Malgré sa petite taille (27 km de long), mais aussi parce qu’il tourne très près de la surface (6000 km), il la déforme !
L’amplitude de cette déformation dépend de la structure interne de la planète rouge.
Et elle joue, en retour, sur l’attraction que Mars exerce sur Phobos, donc sur la trajectoire de la petite lune… Il se trouve que celle-ci s’explique mieux si Mars dissipe efficacement les marées de Phobos. Ce que permet justement une couche profonde de roches en fusion, à la base du manteau.
Dynamo martienne
Au-delà de son influence sur Phobos, quel rôle a pu jouer cette couche de 150 km dans l’évolution de Mars ? Cela dépend de ses caractéristiques précises et, sur ce point, les équipes d’Amir Khan et d’Henri Samuel ne sont pas tout à fait d’accord. Pour les premiers, sa densité doit être de 4 g/cm3, pour un module d’incompressibilité (résistance à l’écrasement) de 110 GPa (giga-pascal).
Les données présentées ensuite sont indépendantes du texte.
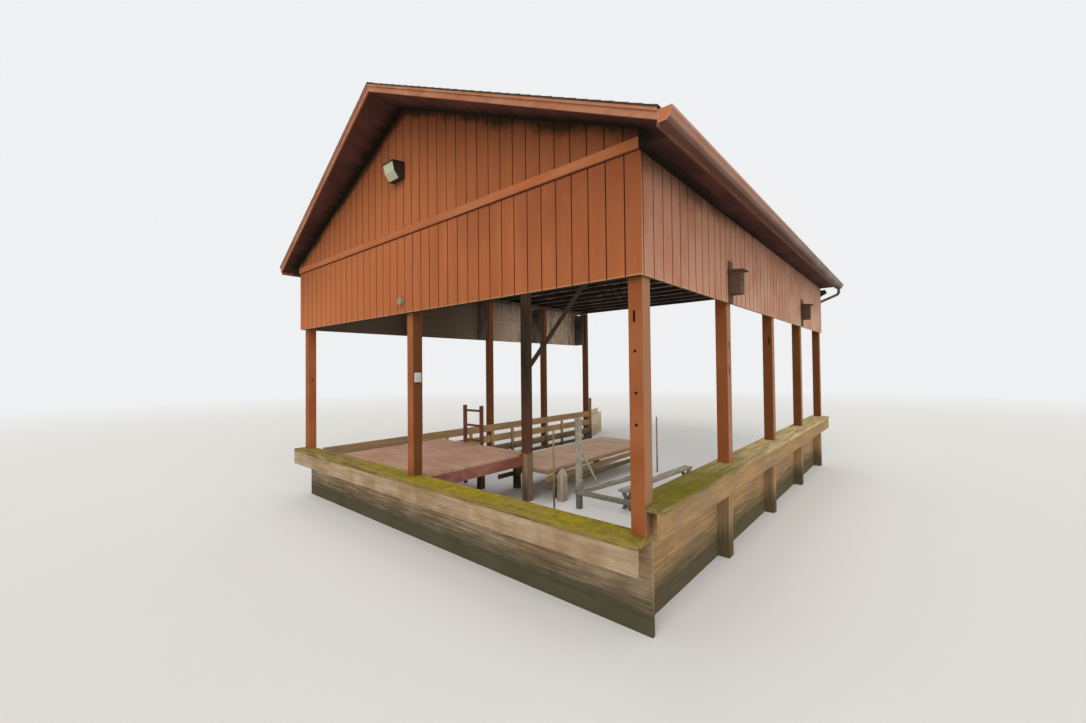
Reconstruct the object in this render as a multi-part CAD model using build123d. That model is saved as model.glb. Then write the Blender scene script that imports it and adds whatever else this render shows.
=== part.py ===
from build123d import *
import math
import os

# Open-sided timber boathouse standing over a plank-walled boat slip. Millimetres, Z up.
# Everything is first placed in the building's own frame: X = 0 under the ridge, Y = 0 on the
# outer face of the front siding, Z = 0 at the water, the lowest level that the building meets.
# At export each piece is shifted so that the origin is the bottom centre of the whole object.

# Plan of the building, over the siding
WIDTH = 7640.0
LENGTH = 9470.0

# Levels above the water
DOCK_TOP = 640.0
DECK_TOP = 900.0
SILL_TOP = 950.0
CAP_TOP = 1240.0
SIDING_BOTTOM = 3336.0
PLATE_TOP = 4475.0

# Timber sizes
POST = 152.0
THIN = 19.0
PLANK = 38.0
STUD = 89.0
JOIST = 140.0
RIM = 184.0
HEADER = 235.0
SIDING = 16.0

# Roof
RIDGE_RISE = 1834.0
HEEL = 35.0
EAVE_OVERHANG = 300.0
FRONT_OVERHANG = 260.0
BACK_OVERHANG = 400.0
PROW = 300.0
ROOF_SKIN = 24.0
SHINGLE_LIP = 15.0
SOFFIT = 9.5
RAKE_FACE = 89.0
DRIP_BOARD_HEIGHT = 100.0
DRIP_BOARD = 24.0
TRUSS_COUNT = 17
WEB = 64.0
WEB_FOOT = 1375.0
WEB_HEAD = 1910.0
RIDGE_WEB_FOOT = 1184.0
RUNNER_X = 2600.0

# Posts and wall framing
BAYS = 4
LEFT_SET_IN = 300.0
BRACKET_LAP = 96.0
FRONT_FRAME = 64.0
STUD_SPACING = 610.0
BRACE_FOOT = 2530.0
BEAM_PAST_BRACE = 150.0

# Plank walls round the slip
SILL_WIDTH = 330.0
SILL_THICK = 60.0
SILL_PAST_CORNER = 60.0
CAP_WIDTH = 390.0
CAP_THICK = 50.0
CAP_INSET = 70.0
WALL_BOARD = 184.0
WALL_GAP = 110.0
TIGHT_GAP = 3.0
LEFT_WALL_TOP = 980.0
UPRIGHTS_PER_BAY = 3
WING_POST_TOP = 1440.0
WING_TURN = 22.0
WING_LENGTH = 2100.0
WING_TOP_LENGTH = 1450.0
WING_BOARDS = 5

# Deck, finger dock and ladder
DECK_LEFT = -2800.0
DECK_DEPTH = 2440.0
DECK_JOISTS = 6
DOCK_LEFT = -890.0
DOCK_RIGHT = 445.0
DOCK_LENGTH = 3900.0
DOCK_JOISTS = 7
DOCK_RIM = 64.0
DOCK_PILE = 120.0
DOCK_PILE_INSET = 400.0
WALES = 2
WALE_TOP = 500.0
WALE_PITCH = 155.0
LADDER_X = -1700.0
LADDER_WIDTH = 578.0
LADDER_ABOVE = 820.0
RUNG_SPACING = 320.0
RUNG_COUNT = 5
RUNG_HEIGHT = 44.0

# Cradle that a hull rests on: a front beam, a bunk on edge and a flat bunk on crossed legs
CRADLE_X = 1030.0
CRADLE_Y = 2800.0
CRADLE_WIDTH = 1600.0
CRADLE_TOP = 350.0
CRADLE_UPRIGHT = 1610.0
BRACE_TOP = 1053.0
BRACE_RUN = 310.0
BRACE_SIZE = 30.0
BUNK_TOP = 380.0
EDGE_BUNK_X = 1150.0
EDGE_BUNK_LENGTH = 1800.0
EDGE_BUNK_TURN = 8.0
FLAT_BUNK_X = 1740.0
FLAT_BUNK_Y = 3140.0
FLAT_BUNK_LENGTH = 2540.0
FLAT_BUNK_TURN = 3.0
LEG_SPREAD = 260.0
LEG_INSET = 120.0

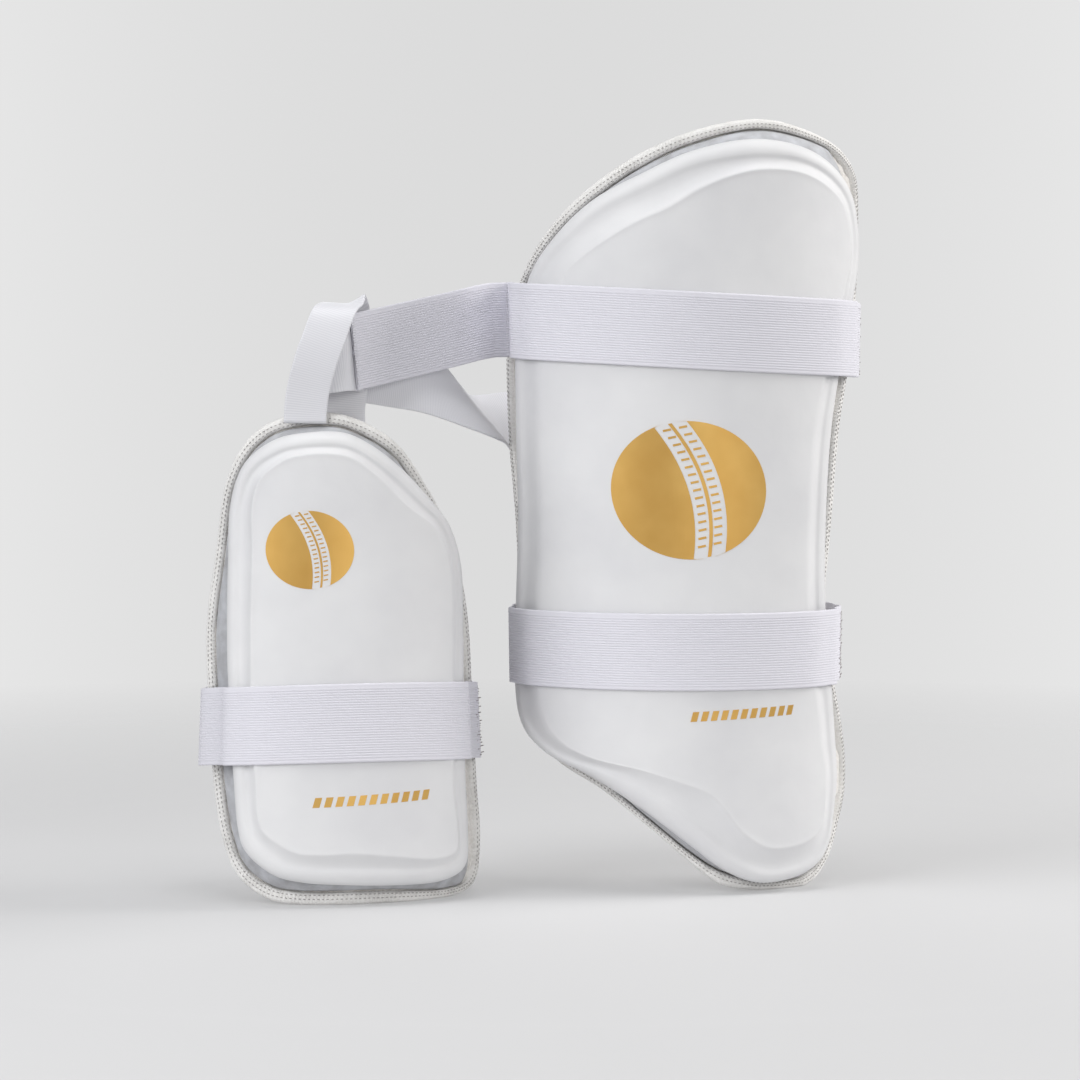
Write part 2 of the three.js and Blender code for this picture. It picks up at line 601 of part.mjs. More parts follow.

Les seconds la considèrent plus dense (4,8 g/cm3) et aussi moins compressible (140 GPa).
Comme l’explique la géophysicienne Suzan van der Lee dans Nature, « une couche de roches en fusion plus dense et moins compressible serait confinée au fond du manteau de Mars […] agissant ainsi comme une couche limite thermique qui empêcherait le noyau de se solidifier et de générer un champ magnétique. »
Il faut en effet que le noyau s’anime de mouvements convectifs, une manière de se refroidir, pour qu’il produise un champ magnétique par effet dynamo.
Or jusqu’à 3,8 milliards d’années dans le passé, Mars a eu une activité magnétique !
Faut-il alors préférer la première option, qui serait d’ailleurs compatible avec l’existence d’un volcanisme martien dont on voit parfaitement les traces ?
Pas si sûr. Dans leur article, Henri Samuel et ses collègues énumèrent plusieurs façons de produire une dynamo martienne – indispensable à la création d’un champ magnétique global – sans que le noyau de la planète soit animé de mouvements convectifs. Des impacts géants ou l’existence de satellites aujourd’hui disparus, entre autres, pourraient faire l’affaire…
Mars, évidemment, est loin d’avoir livré tous ses secrets.